Eviter l’ancrage, regarder la valeur …

L’ancrage est un biais psychologique qui induit des individus à donner une valeur à quelque chose en fonction de données passées. 

Ce phénomène a été mis en évidence par Tversky et Kaheman dans les années 70. Pour illustrer ce biais, nos deux universitaires se sont livrés à plusieurs expériences et notamment celle-ci qui consistait à demander à deux groupes de personnes d’estimer la proportion de pays africains membre de l’ONU. On a demandé au 1er groupe si cette proportion était supérieure ou inférieure à 10% et ensuite de donner son estimation. De même, on a demandé au 2e groupe si la proportion était supérieure ou inférieure à 65% et ensuite de donner son estimation. Résultat des course : le 1er groupe a proposé une proportion moyenne de 25% et le 2e  groupe une proportion moyenne de 45% !

 

En investissement, cet effet d’ancrage est illustré par le fait que des investisseurs prennent leurs décisions d’investissement en fonction des cours historiques de l’action et non de sa vraie valeur.  De même, la décision de vendre une action pourrait être prise en fonction du prix d’achat (par exemple : « j’ai déjà gagné 50 % sur l’action, je vends » ou « faut que je récupère mon PRU avant de vendre ») au lieu de la valeur réelle de la société sous jacente.

Vous avez bien compris, cher(e) lecteur(trice ), que ce n’est pas vraiment notre philosophie : nous vendons non pas en fonction des évaluations boursières historiques et de  bornes « subconscientes » mais bien de la valeur comptable de la société que nous analysons et de son évolution.

Ceci nous amène à rebondir sur une remarque que certains de nos lecteurs nous ont fait ces derniers temps que ce soit dans les commentaires sur ce blog ou par e-mail.
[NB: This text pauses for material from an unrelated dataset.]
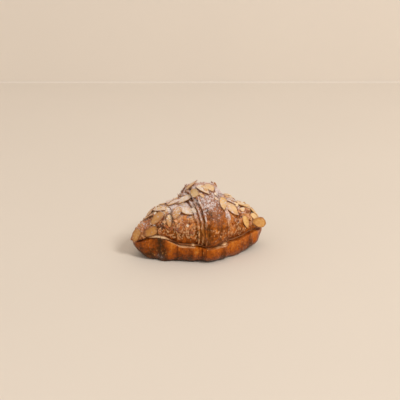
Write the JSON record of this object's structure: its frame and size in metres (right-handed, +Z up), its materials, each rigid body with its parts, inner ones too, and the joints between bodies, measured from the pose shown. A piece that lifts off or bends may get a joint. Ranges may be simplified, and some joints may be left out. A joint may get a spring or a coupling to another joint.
{
  "type": "almond croissant",
  "caption": "Straight croissant sliced level and filled with almond cream, its rolled wraps stepping up to the middle, flaked almonds baked onto the top half.",
  "frame": {"origin": "on the table, under the middle of the croissant", "axes": "+X along the croissant to its right tip as seen from the front, -Y towards its front, +Z up"},
  "size_m": [0.1423, 0.0861, 0.073],
  "materials": {
    "crust_top": "matte, dusted",
    "crust_bottom": "satin, buttery",
    "almond_cream": "matte, moist"
  },
  "bodies": {
    "root": {"top_half": "crust_top", "bottom_half": "crust_bottom", "almond_cream": "almond_cream"}
  },
  "joints": []
}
On pourrait la résumer comme ceci : « depuis plus d’un an, vous sous-performez le marché ».

Que pouvons-nous répondre d’autre à nos lecteurs que, confus et honteux, « oui, la valeur de marché de notre portefeuille a évolué moins vite que la valeur de marché de notre portefeuille fictif « benchmark » composé du tracker msci world en euros, dividendes inclus ». En résumé, sur un an glissant, ce portefeuille « benchmark » a augmenté de 7 % alors que la valeur de marché de notre portefeuille réel n’a augmenté que de 2,1 %. 

Outre qu’une période d’un an  nous semble un peu courte pour tirer des conclusions définitives, il y a surtout le fait que pour nous, investisseurs dans la valeur, ce n’est pas l’évaluation de Mr Market qui nous intéresse mais bien la nôtre …
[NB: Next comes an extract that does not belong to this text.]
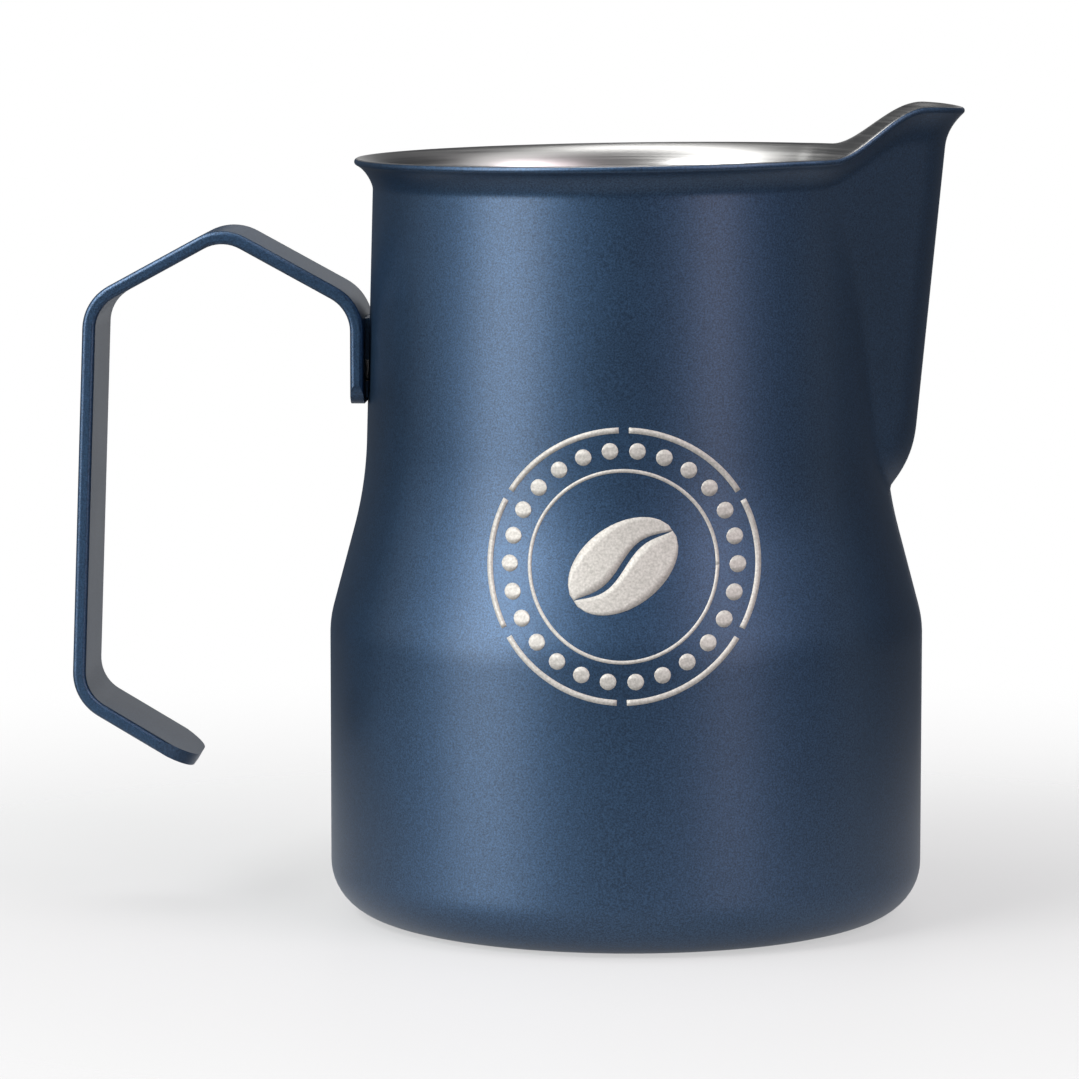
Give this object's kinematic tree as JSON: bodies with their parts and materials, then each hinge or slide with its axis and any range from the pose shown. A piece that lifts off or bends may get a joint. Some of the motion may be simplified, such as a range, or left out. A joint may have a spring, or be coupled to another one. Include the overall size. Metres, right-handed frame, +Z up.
{
  "type": "milk frothing pitcher",
  "caption": "Open steel pitcher for steaming and pouring milk, with a waisted body, a welded V spout and an open hooked strip handle.",
  "frame": {"origin": "centre of the flat base, on the axis of the round body", "axes": "+Z up along the body's axis, +X towards the spout, handle on the -X side, +Y across"},
  "size_m": [0.1288, 0.086, 0.1173],
  "materials": {
    "coated_steel": "satin dark blue metallic coat outside, bare brushed steel inside",
    "coated_weld": "satin dark blue metallic coat over ground weld metal",
    "coated_strip": "satin dark blue metallic coat"
  },
  "bodies": {
    "root": {"vessel_body": "coated_steel", "spout": "coated_steel", "spout_seam_weld": "coated_weld", "handle": "coated_strip", "handle_weld_upper": "coated_weld", "handle_weld_lower": "coated_weld"}
  },
  "joints": []
}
Non, cher(e) lecteur(trice), nous n’avons pas la tête qui enfle … rassurez-vous. En réalité, nous estimons que c’est en fonction de l’évolution de la valeur réelle des sociétés composant notre portefeuille que nous pouvons nous faire une idée de la justesse de nos choix et non de la valeur que peut leur donner la communauté des investisseurs.

 Ainsi, comme nous vous l’avons déjà signalé à plusieurs reprises, c’est la valeur d’actif net tangible  qui, pour nous, représente le mieux et ce, de manière générale, la vraie valeur d’une société. C’est ainsi que, chaque semaine, nous suivons la « vraie » performance de notre portefeuille.
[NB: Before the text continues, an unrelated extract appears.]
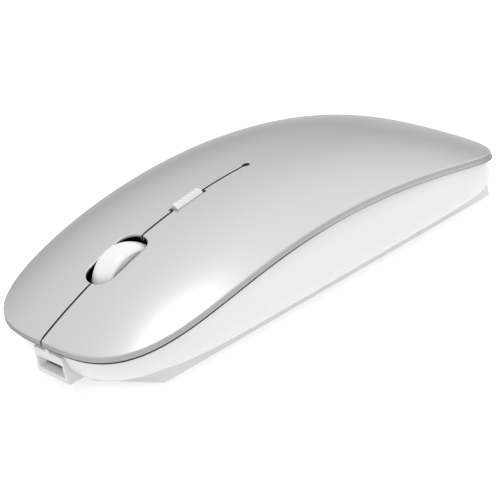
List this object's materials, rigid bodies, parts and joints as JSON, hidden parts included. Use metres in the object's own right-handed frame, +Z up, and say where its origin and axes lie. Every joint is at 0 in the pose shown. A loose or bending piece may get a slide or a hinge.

Concrètement, nous calculons la VANT de chaque ligne de notre portefeuille, nous déduisons la valeur de marché des éventuelles options émises, ajoutons les liquidités disponibles et divisons le tout par le nombre de parts détenues par les membres du club. 

De cette manière, nous pouvons dire que le 9 juillet 2010, la valeur de marché d’une part de notre club était de 519,18 euros et sa valeur « comptable » était de 1 333,68 euros.

Un an plus tard, la valeur de marché de cette même part a donc gagné 2,1 % pour s’établir à 529,92 euros … mais sa valeur comptable s’établit, quant à elle, à 1 465,37 euros soit 9,9 % plus haut !

Une augmentation de la valeur économique réelle de 10 % par an pour la prochaine décennie ? Nous signerions avec plaisir pour un tel scénario car couplé au potentiel de rattrapage lié à la décote amènerait la valeur de chaque part à 3 800,8 euros, un rendement annuel qui serait donc proche des 22 %. 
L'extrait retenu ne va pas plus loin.